How interesting for you to know the exact abilities of all blind persons.

Do you know that blind and sighted persons can simply speak to an iPhone and have it send a text or email from voice input. People not comfortable walking with an iPhone even have the option to stand still or sit and use the device at their leisure.

Do you not think that blind people walk about and make notes and comments on notetakers just like the rest of the sighted population on a regular basis?

You have a very limited and discouraging view of what life should be for the blind.

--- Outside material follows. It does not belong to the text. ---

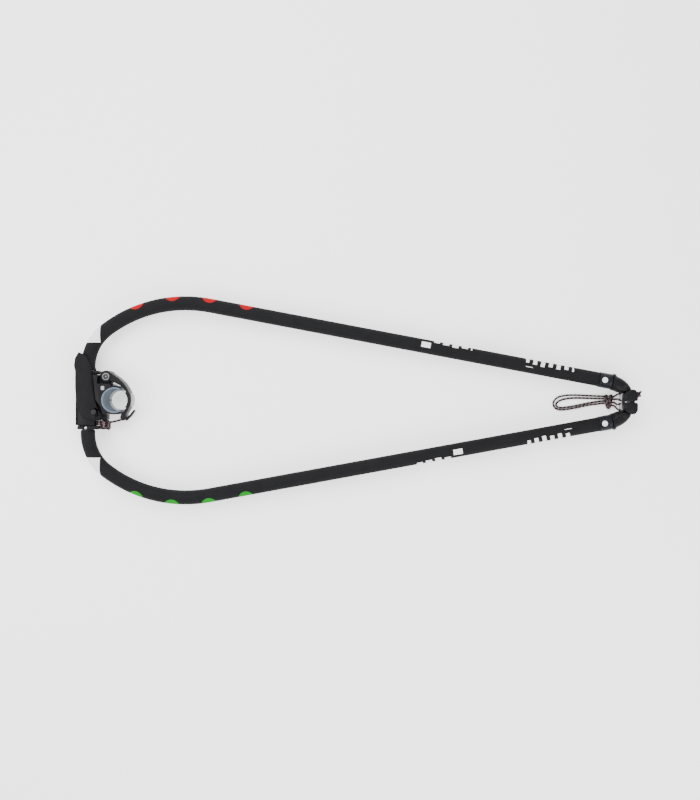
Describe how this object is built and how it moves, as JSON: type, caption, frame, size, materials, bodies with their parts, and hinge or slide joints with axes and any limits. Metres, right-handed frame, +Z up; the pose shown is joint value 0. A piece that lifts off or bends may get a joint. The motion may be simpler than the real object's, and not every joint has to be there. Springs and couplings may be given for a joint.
{
  "type": "windsurfing boom",
  "caption": "Wishbone boom with foam-covered bent arms, lever clamp head, telescoping tail ends and rope outhaul.",
  "frame": {"origin": "centre of the bounding box's underside, without the rope", "axes": "+X from the head to the tail, +Y to the arm with red marks, +Z up through the mast seat"},
  "size_m": [1.3538, 0.4998, 0.076],
  "materials": {
    "moulded_black": "glass-filled nylon, satin",
    "lever_black": "moulded nylon, fine matte grain",
    "jaw_black": "glass-filled nylon, satin",
    "cup_rubber": "blue-grey rubber",
    "bush_rubber": "black rubber",
    "pad_grey": "light grey rubber",
    "foam": "EVA foam with printed marks",
    "alloy": "black anodised",
    "collar_plastic": "moulded, semi-gloss",
    "button_white": "white moulded",
    "steel": "stainless",
    "sheave_grey": "grey acetal",
    "rope_braid": "braided cord, black with pink-grey flecks"
  },
  "bodies": {
    "head": {"head_base": "moulded_black", "front_cover": "moulded_black", "mast_cup": "cup_rubber", "left_tube_bush": "bush_rubber", "right_tube_bush": "bush_rubber", "left_end_cap": "moulded_black", "right_end_cap": "moulded_black", "left_cap_screw": "steel", "right_cap_screw": "steel", "lever_pin": "steel", "jaw_screw": "steel", "jaw_nut": "steel", "rope_winding": "rope_braid", "clamp_rope_upper": "rope_braid", "clamp_rope_lower": "rope_braid"},
    "lever": {"lever": "lever_black"},
    "jaw": {"jaw_arm": "jaw_black", "jaw_lining": "bush_rubber", "jaw_outer_pad": "pad_grey"},
    "left_arm": {"left_arm_tube": "alloy", "left_grip": "foam", "left_collar": "collar_plastic", "left_button_spring": "steel"},
    "left_extension": {"left_extension_tube": "alloy", "left_extension_plug": "bush_rubber"},
    "left_button": {"left_button": "button_white"},
    "right_arm": {"right_arm_tube": "alloy", "right_grip": "foam", "right_collar": "collar_plastic", "right_button_spring": "steel"},
    "right_extension": {"right_extension_tube": "alloy", "right_extension_plug": "bush_rubber"},
    "right_button": {"right_button": "button_white"},
    "left_sheave": {"left_sheave": "sheave_grey"},
    "right_sheave": {"right_sheave": "sheave_grey"},
    "tail": {"tail_body": "moulded_black", "left_knee": "moulded_black", "right_knee": "moulded_black", "left_knee_screw": "steel", "right_knee_screw": "steel", "left_sheave_pin": "steel", "right_sheave_pin": "steel", "outhaul_front_knot": "rope_braid", "outhaul_stopper_knot": "rope_braid", "outhaul_loop_outer": "rope_braid", "outhaul_loop_inner": "rope_braid", "outhaul_lead_a": "rope_braid", "outhaul_lead_b": "rope_braid", "outhaul_lead_c": "rope_braid", "outhaul_lead_d": "rope_braid"}
  },
  "joints": [
    {"name": "lever_swing", "type": "hinge", "parent": "head", "child": "lever", "pos_m": [-0.6228, -0.0287, 0.038], "axis": [0, 0, 1], "range_deg": [0, 105]},
    {"name": "jaw_swing", "type": "hinge", "parent": "head", "child": "jaw", "pos_m": [-0.5957, 0.056, 0.038], "axis": [0, 0, 1], "range_deg": [0, 60]},
    {"name": "tail_slide", "type": "slide", "parent": "head", "child": "tail", "axis": [1, 0, 0], "range_m": [0, 0.4]},
    {"name": "left_arm_flex", "type": "hinge", "parent": "head", "child": "left_arm", "pos_m": [-0.643, 0.052, 0.038], "axis": [0, 0, 1], "range_deg": [0, 2.7]},
    {"name": "left_extension_slide", "type": "slide", "parent": "left_arm", "child": "left_extension", "axis": [0.9831, -0.1829, 0], "range_m": [0, 0.406]},
    {"name": "left_button_press", "type": "slide", "parent": "left_arm", "child": "left_button", "axis": [0, 0, -1], "range_m": [0, 0.0026], "stiffness_N_per_m": 600, "springref_m": -0.001, "deforming": ["left_button_spring"]},
    {"name": "right_arm_flex", "type": "hinge", "parent": "head", "child": "right_arm", "pos_m": [-0.643, -0.052, 0.038], "axis": [0, 0, 1], "range_deg": [-2.7, 0]},
    {"name": "right_extension_slide", "type": "slide", "parent": "right_arm", "child": "right_extension", "axis": [0.9831, 0.1829, 0], "range_m": [0, 0.406]},
    {"name": "right_button_press", "type": "slide", "parent": "right_arm", "child": "right_button", "axis": [0, 0, -1], "range_m": [0, 0.0026], "stiffness_N_per_m": 600, "springref_m": -0.001, "deforming": ["right_button_spring"]},
    {"name": "left_sheave_spin", "type": "hinge", "parent": "tail", "child": "left_sheave", "pos_m": [0.642, 0.011, 0.038], "axis": [0, 0, 1], "continuous": true},
    {"name": "right_sheave_spin", "type": "hinge", "parent": "tail", "child": "right_sheave", "pos_m": [0.642, -0.011, 0.038], "axis": [0, 0, 1], "continuous": true}
  ],
  "couplings": [
    {"joint": "left_arm_flex", "follows": "tail_slide", "rad_per_m": 0.1163},
    {"joint": "left_extension_slide", "follows": "tail_slide", "ratio": 1.0125},
    {"joint": "right_arm_flex", "follows": "tail_slide", "rad_per_m": -0.1163},
    {"joint": "right_extension_slide", "follows": "tail_slide", "ratio": 1.0125}
  ]
}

I hope a more optimistic view of life finds a way to you, and I say this with all sincerity.

Sent from my iPad

On Sep 24, 2012, at 4:52 PM, "Gerald Levy" <bwaylimited@verizon.net> wrote:


Once again, you can type far faster and more efficiently on a full-size tactile keyboard. And please don't tell me that you use your IPhone to send emails on the go. Any blind person who walks around with an IPhone glued to one ear with a white cane or guide dog harness in the other hand is just asking for trouble. So while an IPhone may be a greatmobile device for a sighted person, it can be a potential distracting nightmare for a blind person. Sorry, but no blind person , no matter what they claim to the contrary, can safely walk around and use a mobile device at the same time.

Gerald


----- Original Message ----- From: "Matt Dierckens" <matt.dierckens@gmail.com>
To: "The Jaws for Windows support list." <jfw@lists.the-jdh.com>
Sent: Monday, September 24, 2012 4:32 PM
Subject: Re: A Modest Proposal


regarding your comment on not being able to type quickly on an IPhone?
RII mini-bluetooth keyboard, $45 from AT Guys. Using it now, on the IPhone to write this email.
It fits in your pocket, about the size of the phone. Very great little keyboard.
Matt
Sent from my Iphone.

On 2012-09-24, at 2:17 PM, "Gerald Levy" <bwaylimited@verizon.net> wrote:


So exactly what do you use your IPad for? If you use it to store notes and contacts, this can be accomplished far more cheaply by a simple Olympus digital recorder. If you already have a computer at work or home, then it seems to me that an IPad is superfluous.